Hawkins V Clayton Case Summary
Hawkins v Clayton  HCA 15; (1988) 164 CLR 539 (8 April 1988)
High Court of Australia Case Title
Hawkins V. Clayton  HCA 15; (1988) 164 CLR 539 F. C. 88/012
Medium Neutral Citation
 HCA 15 Hearing Date(s): 1987, May 13 1988, April 8 Decision Date:20 June 2011 Jurisdiction: High Court of Australia Before:C. J Mason J. Wilson J. Brennan J. Deane J. Gaudron
Negligence – Duty of care – Solicitor – Will held by solicitor – Failure to inform executor of death of testator and of contents – Whether duty to do so – Loss to estate caused by executor’s ignorance of death – Measure of damages.
Limitation of Actions – Tort – Accrual of cause of action – Running of time – Commencement – Breach by solicitor of duty of care to inform executor of testator’s death – Loss to estate caused by executor’s ignorance of death – Limitation Act 1969 (N. S. W. ), s. 14(1).

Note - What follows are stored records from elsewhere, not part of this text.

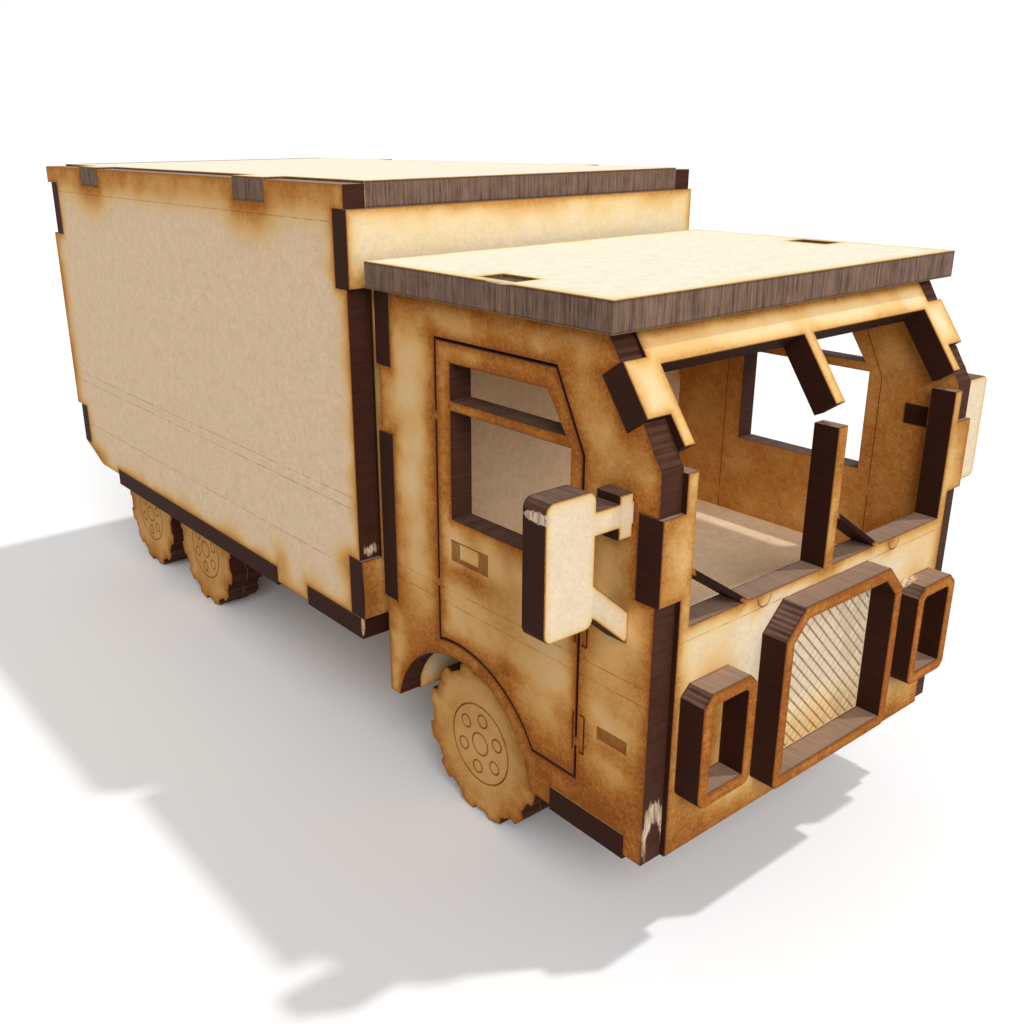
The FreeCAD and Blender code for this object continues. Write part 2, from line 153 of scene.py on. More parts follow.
def new_node(tree, kind, settings, values):
    """A node with its settings, such as a ramp's stops, and then its inputs."""
    made = tree.nodes.new(kind)
    for key, value in (settings or {}).items():
        if key == "ramp":
            set_stops(made.color_ramp.elements, value)
        else:
            setattr(made, key, value)
    set_inputs(tree, made, **values)
    return made


print("Blender", bpy.app.version_string)

# %% [markdown]
# ## Shader maths as expressions
# A material here is a small calculation: how far is this point from a cut, how dark is the char.
# Wrapping a socket in a class with operators lets that be written as it is thought.

# %% Sockets as numbers


class Shade:
    """A node socket that adds, subtracts, multiplies and divides like a number."""

    def __init__(self, tree, socket):
        self.tree, self.socket = tree, socket

    def node(self, kind, out=0, settings=None, **values):
        """Adds any node and gives one of its outputs."""
        return Shade(self.tree, new_node(self.tree, kind, settings, values).outputs[out])

    def math(self, operation, *values):
        named = {"i" + str(i): v for i, v in enumerate(values)}
        return self.node("ShaderNodeMath", settings={"operation": operation}, **named)

    def __add__(self, other):
        return self.math("ADD", self, other)

    def __sub__(self, other):
        return self.math("SUBTRACT", self, other)

    def __rsub__(self, other):
        return self.math("SUBTRACT", other, self)

    def __mul__(self, other):
        return self.math("MULTIPLY", self, other)

    def __truediv__(self, other):
        return self.math("DIVIDE", self, other)

    def __rtruediv__(self, other):
        return self.math("DIVIDE", other, self)

    def __pow__(self, other):
        return self.math("POWER", self, other)

    __radd__, __rmul__ = __add__, __mul__

    def step(self, low, high):
        """0 below low, 1 above high, smooth between."""
        return self.node("ShaderNodeMapRange", settings={"interpolation_type": "SMOOTHSTEP"},
                         Value=self, From_Min=low, From_Max=high)

    def noise(self, vector, scale, detail=3.0, rough=0.55):
        return self.node("ShaderNodeTexNoise", Vector=vector, Scale=scale, Detail=detail,
                         Roughness=rough)

    def fade(self, reach):
        """1 at 0, falling off evenly: about a third is left one reach away."""
        return self.math("EXPONENT", self / reach * -1.0)

    def stretch(self, vector, factors):
        return self.node("ShaderNodeVectorMath", settings={"operation": "MULTIPLY"}, i0=vector,
                         i1=factors)

    def blend(self, factor, a, b, way="MIX"):
        """Colour a where the factor is 0, colour b where it is 1, or a times b with MULTIPLY."""
        a = a if isinstance(a, Shade) else (*a, 1)
        b = b if isinstance(b, Shade) else (*b, 1)
        return self.node("ShaderNodeMix", out=2, settings={"data_type": "RGBA", "blend_type": way},
                         i0=factor, i6=a, i7=b)


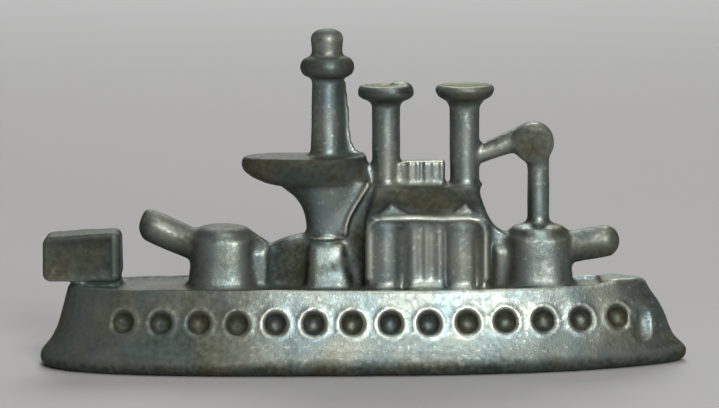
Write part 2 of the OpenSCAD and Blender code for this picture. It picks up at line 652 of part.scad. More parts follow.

Limitation Act 1969 (N. S. W. ), s. 14(1) Wills, Probate and Administration Act 1898 (N. S. W. ), s. 150 s. 32 of the Wills, Probate and Administration Act s. 61 of the Wills, Probate and Administration Act Cases Cited: Central Trust Co. v. Rafuse (1986) 31 DLR (4th) 481, at p 521
Sir James Stephen, A History of the Criminal Law of England (1883) Parties: Representation – Counsel: File number(s): Decision: The case of Hawkins V Clayton was the result of a breach of duty by the solicitors of the testator, Mrs Brasier, and to the executor of the estate, Mr Hawkins. The solicitors were in custody of Mrs Brasier’s will and seemingly were not aware of the testators death for some time as they had written letters to her regarding her will in September 1978 and August 1979 with no response.
After the commencement of the action taken up by Mr Hawkins, he had passed and his widow and executor continued the action as she had become Mrs Brasier’s executor by devolution. Mr Hawkins and his family had lived with Mrs Brasier as a “tenant” in her home at Blakehurst, sometime during August 1973 Mr Hawkins and Mrs Brasier had had a disagreement and the Hawkins family had left the Blakehurst house. It was determined that Mrs Brasier had spoken with Mr Hawkins about his appointment as executor but had not confirmed it once the will was written.
After August 1973 Mrs Brasier had contact the solicitors to make a new will but had not carried out the changes and the solicitors had not had any instructions from her since. After the death of Mrs Braiser, her nephew, Ronald Lamb had taken up residence in her house and had not paid any rent or maintained the property. Mr Lamb had contacted the solicitors and had represented to them that Mr Hawkins had disappeared and requested payment out of the estate for funeral expenses.
Some years later, Mr Hardwick who had been handling the matter had retired and upon the retention of new solicitors from the Executor, had rendered an account for services provided to the estate. This case was heard in the High Court of Australia on appeal from the judgment handed down from the Supreme Court of New South Wales. In the judgment from the Supreme Court, it was found that the Statute of Limitations had barred the solicitors from being found guilty of a breach of duty of care.
The High Court Judges had not reached a unanimous decision regarding the duty of care owed to the executor. Mason C. J and Wilson J found that there was no duty of care owed to Mr Hawkins and suggested the appeal be dismissed, on the other hand; Brennan, Deane, Gaudron JJ had found that there had been a breach of the duty owed to Mr Hawkins, and that the Limitations Act would not affect any claim of such a breach as the breach did not occur at the time of the death of Mrs Braiser but from when the Solicitors found out of her death.
There was argument that the resultant damages incurred by Mr Hawkins was caused by his ignorance of the will and his failure to administer the estate it was however found that the damages were indeed caused by the lack of the solicitors to promptly notify Mr Hawkins of his interest in the estate and his role as executor. Brennan, Deane, Gaudron JJ ordered that damages be paid by the respondents though as the damages had not been quantified, they all agreed that the parties should discuss and agree to the amount of damages payable, if the parties could not agree to an amount, the Supreme Court of NSW would determine the costs owed.
The final orders as found in the judgment are as follows:
The appeal to that Court be allowed with costs;
The judgment of Yeldham J. be set aside;
In lieu thereof judgment be entered for the plaintiff for damages to be assessed;
The action be remitted for determination by a judge of the Supreme Court; and
The defendants to pay the plaintiff’s costs to be taxed.